Portrait - Alexandre Loukachenko, dernier dinosaure de l’ère soviétique

Par Benoît Vitkine, Moscou, correspondant Le Monde

L’autocrate biélorusse, au pouvoir depuis 1994, fait face à une contestation inédite dans son pays. Avec lui, c’est toute une époque qui se débat pour ne pas disparaître, celle née après la chute de l’URSS.

Il a suffi qu’il apparaisse dans sa résidence de Minsk, uniforme noir et kalachnikov à la main, pour que la Biélorussie, au lieu de trembler de peur, éclate de rire. C’était le 23 août. A quelques centaines de mètres de là, une foule immense s’était à nouveau réunie sur la place de l’Indépendance, plus de 100 000 personnes l’appelant, lui, à quitter le pouvoir. Quelques centaines de manifestants avaient ensuite pris le chemin du palais présidentiel. Fidèle à la stratégie non violente de la contestation, la foule s’était arrêtée devant les cordons de sécurité.

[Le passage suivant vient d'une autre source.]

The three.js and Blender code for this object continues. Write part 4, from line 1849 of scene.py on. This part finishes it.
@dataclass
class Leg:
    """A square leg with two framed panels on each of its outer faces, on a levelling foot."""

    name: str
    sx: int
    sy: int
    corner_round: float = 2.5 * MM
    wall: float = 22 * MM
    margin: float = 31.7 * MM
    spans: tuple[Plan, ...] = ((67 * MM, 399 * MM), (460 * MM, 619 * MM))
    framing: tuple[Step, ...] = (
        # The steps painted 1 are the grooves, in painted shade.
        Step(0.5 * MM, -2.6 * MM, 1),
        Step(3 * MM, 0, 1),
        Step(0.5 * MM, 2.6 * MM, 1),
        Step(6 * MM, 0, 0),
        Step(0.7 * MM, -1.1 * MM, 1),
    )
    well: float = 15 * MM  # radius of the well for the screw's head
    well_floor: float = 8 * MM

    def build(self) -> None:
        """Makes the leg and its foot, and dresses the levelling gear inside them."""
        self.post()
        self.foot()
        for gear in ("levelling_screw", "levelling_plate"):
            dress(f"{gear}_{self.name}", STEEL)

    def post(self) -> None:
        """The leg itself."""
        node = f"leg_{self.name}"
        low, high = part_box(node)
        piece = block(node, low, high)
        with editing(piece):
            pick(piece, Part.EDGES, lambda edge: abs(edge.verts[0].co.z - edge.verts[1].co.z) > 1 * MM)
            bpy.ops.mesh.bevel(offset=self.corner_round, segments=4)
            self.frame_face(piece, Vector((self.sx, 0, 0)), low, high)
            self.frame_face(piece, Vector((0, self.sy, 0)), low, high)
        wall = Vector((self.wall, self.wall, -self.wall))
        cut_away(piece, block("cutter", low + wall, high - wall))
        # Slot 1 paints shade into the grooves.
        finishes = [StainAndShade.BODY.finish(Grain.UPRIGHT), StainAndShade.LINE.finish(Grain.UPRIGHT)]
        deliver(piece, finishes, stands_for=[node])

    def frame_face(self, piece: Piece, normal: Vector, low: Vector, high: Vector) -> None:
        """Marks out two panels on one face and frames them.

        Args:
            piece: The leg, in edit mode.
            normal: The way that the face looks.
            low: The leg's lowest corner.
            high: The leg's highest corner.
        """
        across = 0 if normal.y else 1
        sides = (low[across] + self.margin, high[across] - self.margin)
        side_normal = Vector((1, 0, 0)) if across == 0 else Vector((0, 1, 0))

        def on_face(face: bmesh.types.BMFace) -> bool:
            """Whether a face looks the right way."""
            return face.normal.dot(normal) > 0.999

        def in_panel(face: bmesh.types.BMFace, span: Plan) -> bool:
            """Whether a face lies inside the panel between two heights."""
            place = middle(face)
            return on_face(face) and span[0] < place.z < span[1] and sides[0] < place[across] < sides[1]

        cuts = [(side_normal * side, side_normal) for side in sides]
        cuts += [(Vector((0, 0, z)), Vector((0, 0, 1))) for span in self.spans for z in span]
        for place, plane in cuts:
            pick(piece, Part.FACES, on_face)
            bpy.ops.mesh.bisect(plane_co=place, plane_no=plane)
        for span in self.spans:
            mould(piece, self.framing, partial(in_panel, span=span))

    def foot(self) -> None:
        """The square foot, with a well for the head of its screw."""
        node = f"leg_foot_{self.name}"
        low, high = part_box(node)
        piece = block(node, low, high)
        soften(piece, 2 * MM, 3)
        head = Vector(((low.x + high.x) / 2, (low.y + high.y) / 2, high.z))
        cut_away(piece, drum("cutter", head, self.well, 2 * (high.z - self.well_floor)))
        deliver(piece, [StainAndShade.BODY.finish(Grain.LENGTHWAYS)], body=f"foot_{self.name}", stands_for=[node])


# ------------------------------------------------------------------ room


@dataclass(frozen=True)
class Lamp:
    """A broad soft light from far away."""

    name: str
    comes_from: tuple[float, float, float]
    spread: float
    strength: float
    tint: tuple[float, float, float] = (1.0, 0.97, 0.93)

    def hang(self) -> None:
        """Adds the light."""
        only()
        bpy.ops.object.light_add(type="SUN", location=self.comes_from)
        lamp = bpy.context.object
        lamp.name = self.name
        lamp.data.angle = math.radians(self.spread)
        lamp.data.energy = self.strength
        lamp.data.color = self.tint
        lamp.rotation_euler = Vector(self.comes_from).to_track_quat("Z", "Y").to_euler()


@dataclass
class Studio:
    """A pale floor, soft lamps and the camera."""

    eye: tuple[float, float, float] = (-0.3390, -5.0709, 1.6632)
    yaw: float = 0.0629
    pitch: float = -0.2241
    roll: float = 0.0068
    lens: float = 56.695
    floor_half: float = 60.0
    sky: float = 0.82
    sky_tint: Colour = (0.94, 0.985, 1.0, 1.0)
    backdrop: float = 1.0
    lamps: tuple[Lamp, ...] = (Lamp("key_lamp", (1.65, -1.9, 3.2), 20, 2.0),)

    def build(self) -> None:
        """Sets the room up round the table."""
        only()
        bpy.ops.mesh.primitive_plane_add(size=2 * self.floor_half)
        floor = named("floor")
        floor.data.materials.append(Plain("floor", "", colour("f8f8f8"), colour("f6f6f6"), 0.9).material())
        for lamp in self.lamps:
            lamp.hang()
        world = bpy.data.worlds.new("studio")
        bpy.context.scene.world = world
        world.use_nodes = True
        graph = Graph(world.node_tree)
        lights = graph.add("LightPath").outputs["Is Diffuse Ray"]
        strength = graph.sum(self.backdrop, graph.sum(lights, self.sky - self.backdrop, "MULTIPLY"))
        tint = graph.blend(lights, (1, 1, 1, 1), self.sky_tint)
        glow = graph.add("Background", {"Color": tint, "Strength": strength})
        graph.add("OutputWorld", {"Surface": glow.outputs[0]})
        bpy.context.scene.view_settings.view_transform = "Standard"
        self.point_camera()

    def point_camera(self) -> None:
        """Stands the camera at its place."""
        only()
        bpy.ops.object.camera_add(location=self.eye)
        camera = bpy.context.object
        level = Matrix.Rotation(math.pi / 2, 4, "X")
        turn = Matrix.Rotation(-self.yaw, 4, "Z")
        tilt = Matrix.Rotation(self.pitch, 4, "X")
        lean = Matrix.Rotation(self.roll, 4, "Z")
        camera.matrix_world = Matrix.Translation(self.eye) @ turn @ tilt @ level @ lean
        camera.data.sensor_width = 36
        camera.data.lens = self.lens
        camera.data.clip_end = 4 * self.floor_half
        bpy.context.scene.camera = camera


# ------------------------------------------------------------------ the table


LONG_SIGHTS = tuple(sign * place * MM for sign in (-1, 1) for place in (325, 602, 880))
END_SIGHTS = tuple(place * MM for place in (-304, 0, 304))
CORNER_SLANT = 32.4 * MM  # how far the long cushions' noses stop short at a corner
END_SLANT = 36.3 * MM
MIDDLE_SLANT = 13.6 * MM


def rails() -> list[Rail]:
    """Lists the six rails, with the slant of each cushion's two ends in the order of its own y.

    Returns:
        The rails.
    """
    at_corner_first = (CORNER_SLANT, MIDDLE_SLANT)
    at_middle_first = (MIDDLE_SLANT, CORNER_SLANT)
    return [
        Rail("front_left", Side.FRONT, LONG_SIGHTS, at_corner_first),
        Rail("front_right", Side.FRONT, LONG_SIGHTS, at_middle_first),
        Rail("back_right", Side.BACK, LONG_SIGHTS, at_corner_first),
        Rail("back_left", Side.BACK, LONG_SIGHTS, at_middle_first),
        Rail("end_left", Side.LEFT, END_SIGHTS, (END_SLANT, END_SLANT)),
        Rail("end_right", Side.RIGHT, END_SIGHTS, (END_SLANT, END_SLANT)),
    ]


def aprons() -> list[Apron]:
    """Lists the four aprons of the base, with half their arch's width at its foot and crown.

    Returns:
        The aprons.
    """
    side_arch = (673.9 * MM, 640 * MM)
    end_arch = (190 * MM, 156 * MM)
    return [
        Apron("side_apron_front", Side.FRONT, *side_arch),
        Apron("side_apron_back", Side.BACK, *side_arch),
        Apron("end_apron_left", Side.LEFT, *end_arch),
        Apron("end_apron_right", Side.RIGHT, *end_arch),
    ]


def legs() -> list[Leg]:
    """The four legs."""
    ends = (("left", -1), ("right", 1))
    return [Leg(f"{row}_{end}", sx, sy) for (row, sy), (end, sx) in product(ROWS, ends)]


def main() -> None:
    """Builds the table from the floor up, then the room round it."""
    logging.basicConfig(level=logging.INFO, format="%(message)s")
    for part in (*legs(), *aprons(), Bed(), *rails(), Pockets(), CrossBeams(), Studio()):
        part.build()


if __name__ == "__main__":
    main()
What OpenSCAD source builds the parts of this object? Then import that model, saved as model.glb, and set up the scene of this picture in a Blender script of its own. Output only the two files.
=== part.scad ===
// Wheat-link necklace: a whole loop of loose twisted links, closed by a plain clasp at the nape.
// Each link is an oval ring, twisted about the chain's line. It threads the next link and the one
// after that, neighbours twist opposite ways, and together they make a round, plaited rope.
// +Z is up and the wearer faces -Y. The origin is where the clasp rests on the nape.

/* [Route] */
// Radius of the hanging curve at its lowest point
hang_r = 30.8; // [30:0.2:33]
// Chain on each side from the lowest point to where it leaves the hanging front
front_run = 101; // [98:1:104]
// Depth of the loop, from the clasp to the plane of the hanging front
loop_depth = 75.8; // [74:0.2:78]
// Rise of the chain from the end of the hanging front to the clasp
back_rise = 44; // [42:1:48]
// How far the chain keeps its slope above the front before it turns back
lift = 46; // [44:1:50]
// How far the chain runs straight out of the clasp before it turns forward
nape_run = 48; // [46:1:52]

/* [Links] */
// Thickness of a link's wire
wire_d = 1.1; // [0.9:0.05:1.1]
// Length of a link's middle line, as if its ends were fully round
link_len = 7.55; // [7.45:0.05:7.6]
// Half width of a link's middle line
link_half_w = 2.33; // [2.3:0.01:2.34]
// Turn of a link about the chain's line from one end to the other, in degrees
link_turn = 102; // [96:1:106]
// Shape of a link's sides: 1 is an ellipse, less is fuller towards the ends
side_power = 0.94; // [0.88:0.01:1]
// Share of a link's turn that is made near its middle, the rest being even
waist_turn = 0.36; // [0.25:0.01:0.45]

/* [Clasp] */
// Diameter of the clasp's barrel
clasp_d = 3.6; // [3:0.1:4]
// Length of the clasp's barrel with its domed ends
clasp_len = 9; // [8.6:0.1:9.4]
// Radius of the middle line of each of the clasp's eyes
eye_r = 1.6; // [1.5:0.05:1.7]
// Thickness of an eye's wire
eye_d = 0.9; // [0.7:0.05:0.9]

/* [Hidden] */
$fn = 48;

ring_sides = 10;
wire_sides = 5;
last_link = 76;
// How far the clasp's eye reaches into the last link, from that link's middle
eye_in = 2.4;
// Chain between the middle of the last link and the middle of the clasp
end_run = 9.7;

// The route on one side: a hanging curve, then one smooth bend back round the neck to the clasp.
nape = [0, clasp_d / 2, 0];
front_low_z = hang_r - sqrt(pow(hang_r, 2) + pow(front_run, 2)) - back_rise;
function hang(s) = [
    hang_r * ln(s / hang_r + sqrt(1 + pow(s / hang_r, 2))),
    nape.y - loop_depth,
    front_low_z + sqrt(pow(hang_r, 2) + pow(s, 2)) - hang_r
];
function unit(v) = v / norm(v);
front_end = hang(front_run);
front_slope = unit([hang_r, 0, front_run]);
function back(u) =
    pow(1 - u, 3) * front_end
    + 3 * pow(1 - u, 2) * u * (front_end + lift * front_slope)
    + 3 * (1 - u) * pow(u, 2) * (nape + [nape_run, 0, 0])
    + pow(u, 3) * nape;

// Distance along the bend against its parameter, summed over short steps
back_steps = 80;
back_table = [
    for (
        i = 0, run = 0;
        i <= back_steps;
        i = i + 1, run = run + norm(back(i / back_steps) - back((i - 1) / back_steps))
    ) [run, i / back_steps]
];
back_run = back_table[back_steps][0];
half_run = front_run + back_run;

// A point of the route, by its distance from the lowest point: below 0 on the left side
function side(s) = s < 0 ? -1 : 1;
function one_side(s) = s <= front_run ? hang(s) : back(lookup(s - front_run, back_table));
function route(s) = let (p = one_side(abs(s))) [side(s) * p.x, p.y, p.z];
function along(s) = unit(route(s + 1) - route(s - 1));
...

Aucun danger mais peu importe, Alexandre Loukachenko a atterri en hélicoptère dans l’enceinte du palais, son fils de 15 ans lourdement armé sur les talons. Il s’est enquis de ce que faisaient les « rats » et a disparu dans la résidence, sans lire, probablement, les quolibets qui fusaient déjà sur les réseaux sociaux.

Quelque chose est cassé dans la mécanique Loukachenko. L’esbroufe, la menace ne fonctionnent plus. Pour « gagner » l’élection présidentielle du 9 août, il a organisé une fraude d’une ampleur inédite – même à l’échelle de son régime. Les résultats des quelques bureaux de vote qui ont refusé de se plier aux ordres montrent que son adversaire, Svetlana Tsikhanovskaïa, a probablement gagné au premier tour.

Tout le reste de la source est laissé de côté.